Securing IoT 0.9 devices is hard. Few individuals have the necessary skill mix to do this job. It requires deep engineering knowledge of the device’s design and operational constraints, and the capabilities and limitations of the network protocols, to build network-based information protection around the device. Processing limitations prohibit any conventional authentication, authorization, encryption, or digital signature capabilities on-board. Traditional ICS vendors do not have integrated information security teams. ICS customers may have an information security team, but they understand conventional IT security architectures, not ICS architectural constraints.

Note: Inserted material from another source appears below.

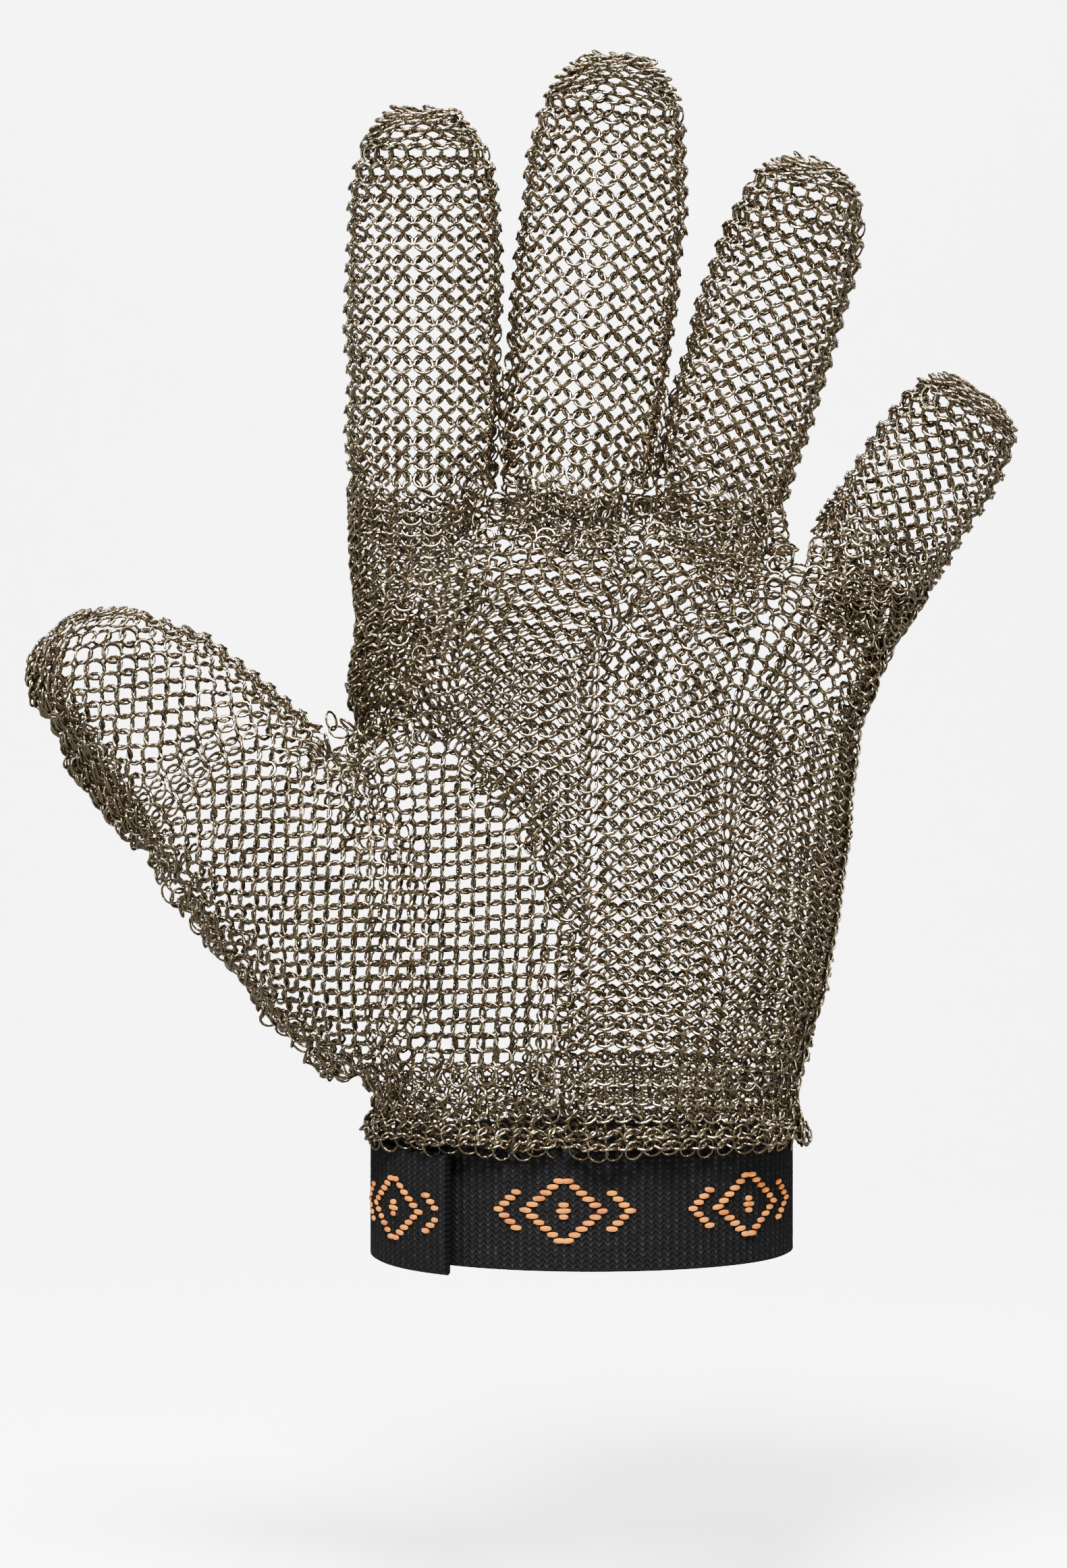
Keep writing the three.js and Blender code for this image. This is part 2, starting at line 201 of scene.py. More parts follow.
def smooth(values, sigma, axis, wrap=False):
    """Gaussian smoothing along one axis, with the ends held or wrapped."""
    reach = max(1, int(3 * sigma))
    weights = np.exp(-0.5 * (np.arange(-reach, reach + 1) / sigma) ** 2)
    weights /= weights.sum()
    values = np.moveaxis(values, axis, 0)
    mode = "wrap" if wrap else "reflect"
    kind = {} if wrap else {"reflect_type": "odd"}
    padded = np.pad(values, [(reach, reach)] + [(0, 0)] * (values.ndim - 1), mode, **kind)
    result = sum(w * padded[i : i + len(values)] for i, w in enumerate(weights))
    return np.moveaxis(result, 0, axis)


def arc(points):
    """Length along a line of points, from its first point."""
    return np.concatenate([[0], np.cumsum(norm(np.diff(points, axis=0), axis=1))])


def along(line, lengths, wanted):
    """Points of a line at the wanted lengths."""
    return np.stack([np.interp(wanted, lengths, line[:, i]) for i in range(line.shape[1])], 1)


def lean_axes(lean):
    """Axis and across direction in the front view, for a lean in degrees."""
    a = math.radians(lean)
    return np.array([math.sin(a), math.cos(a)]), np.array([math.cos(a), -math.sin(a)])


def smoothstep(value, low, high):
    """0 up to low, 1 from high on, and a smooth rise between."""
    t = np.clip((np.asarray(value, float) - low) / (high - low), 0, 1)
    return t * t * (3 - 2 * t)


def bump(distance, width):
    """1 at no distance, falling smoothly to nearly 0 at twice the width."""
    return np.exp(-((distance / width) ** 2))


def running_sum(density, step=1.0):
    """Sum of a density from its first place on."""
    return np.concatenate([[0], np.cumsum((density[1:] + density[:-1]) / 2 * step)])


def ring_frames(grid, wrap):
    """Row direction and outward normal at each place of a grid of ring places."""
    row = np.roll(grid, -1, 1) - np.roll(grid, 1, 1)
    if not wrap:
        row[:, 0] = 2 * (grid[:, 1] - grid[:, 0])
        row[:, -1] = 2 * (grid[:, -1] - grid[:, -2])
    column = np.empty_like(grid)
    column[1:-1] = grid[2:] - grid[:-2]
    column[0] = 2 * (grid[1] - grid[0])
    column[-1] = 2 * (grid[-1] - grid[-2])
    normal = np.cross(row, column)
    normal /= np.maximum(norm(normal, axis=2, keepdims=True), 1e-9)
    return row, normal


def crumple(points, size, seed):
    """Smooth waves over space, about -1 to 1, with bumps of about the given size."""
    rng = np.random.default_rng(SEED * seed)
    total = np.zeros(points.shape[:-1])
    for _ in range(7):
        way = rng.normal(size=3)
        way *= math.pi / size * rng.uniform(0.7, 1.4) / norm(way)
        total += np.sin(points @ way + rng.uniform(0, 2 * math.pi))
    return total / 2.6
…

The most effective way to secure IoT 0.9 devices is isolation – putting the devices on a segmented network, not linked to the corporate backbone. This tactic runs counter to the drive to network everything, making near-real-time device status available to the entire organization. While that approach supports management desire for “more and better information” (or in this case current raw data), it establishes a flat, unprotected network open to attack. Firewalling off IoT 0.9, or running them on a separate network entirely, will at least provide isolation. Out-of-band sensors on that isolated network can detect and report on suspicious traffic without impeding device responsiveness or safety.
IoT 1.0 We will call the middle group IoT 1.0. These hybrids consist of devices that network using some of the OSI stack. These hybrids present the largest problem. They fulfill their OT requirements (typically safety and reliability) well. Their fundamental architecture insures that. However, they usually do not incorporate network security capabilities in their design. Their architecture does not address information security.
Hybrids are constrained. IoT 1.0 devices have limited bandwidth, scarce processing power, short battery life, and not much memory. They use what resources they have to provide real-time responsiveness and high availability, not to encrypt data, authenticate incoming messages, validate access control requests, download signature files, or scan for malware.
Networked hybrids are easy to discover using Shodan or Censys. They lack firewalling or filtering. They respond to network requests efficiently, rapidly, and naively. These early devices assume the integrity and privacy of the network they are on. They assume that any incoming signal is correct and intended for them. The underlying model is mechanical – if I push on the brake, the vehicle should slow down. If I flip the switch, the light should go on. Authentication takes time and could delay a critical correction. As with IoT 0.9, network segmentation, isolation, and out-of-band monitoring, can mitigate some risk. Beyond that, IoT 1.0 can adopt network analysis techniques and tools from the IT security domain.
IoT 2.0 describes contemporary IoT devices built from the ground up, with full internet capabilities. These are the most securable – if security is an overt design criterion. IoT 2.0 devices may be much less constrained. Enhancements in battery capabilities, recharging techniques, low power operations, efficient processor design, advanced networking architectures, improved antenna design, and ample memory give IoT 2.0 a more IT-like system architecture. These devices are coming closer to conventional IT devices that can use contemporary information security technologies – with some adaptations. Logging to a non-critical channel or storage device, for instance, may be possible without compromising reliability, responsiveness, and safety objectives. Designing information security into IoT 2.0 is possible, but by no means guaranteed.
IoT 2.0 manufacturers can use a more mature information security model. The chip manufacturer ARM designs its current processor line with a secure kernel. This runs security processes, including encryption and system updates, with authentication, authorization, and logging. With power, these devices can maintain near-real-time responsiveness while providing core security functions in parallel. But the implementation has to be correctly architected and designed, and properly tested. Fortunately contemporary device manufacturers already have high-quality design and development process that can embrace the information security elements (and other non-functional requirements) of any contemporary SDLC.
IoT security is very hard. The nature of the difficulty, and the approach to its solution, depends on the provenance of the IoT device. Understanding these fundamentals will make it easier.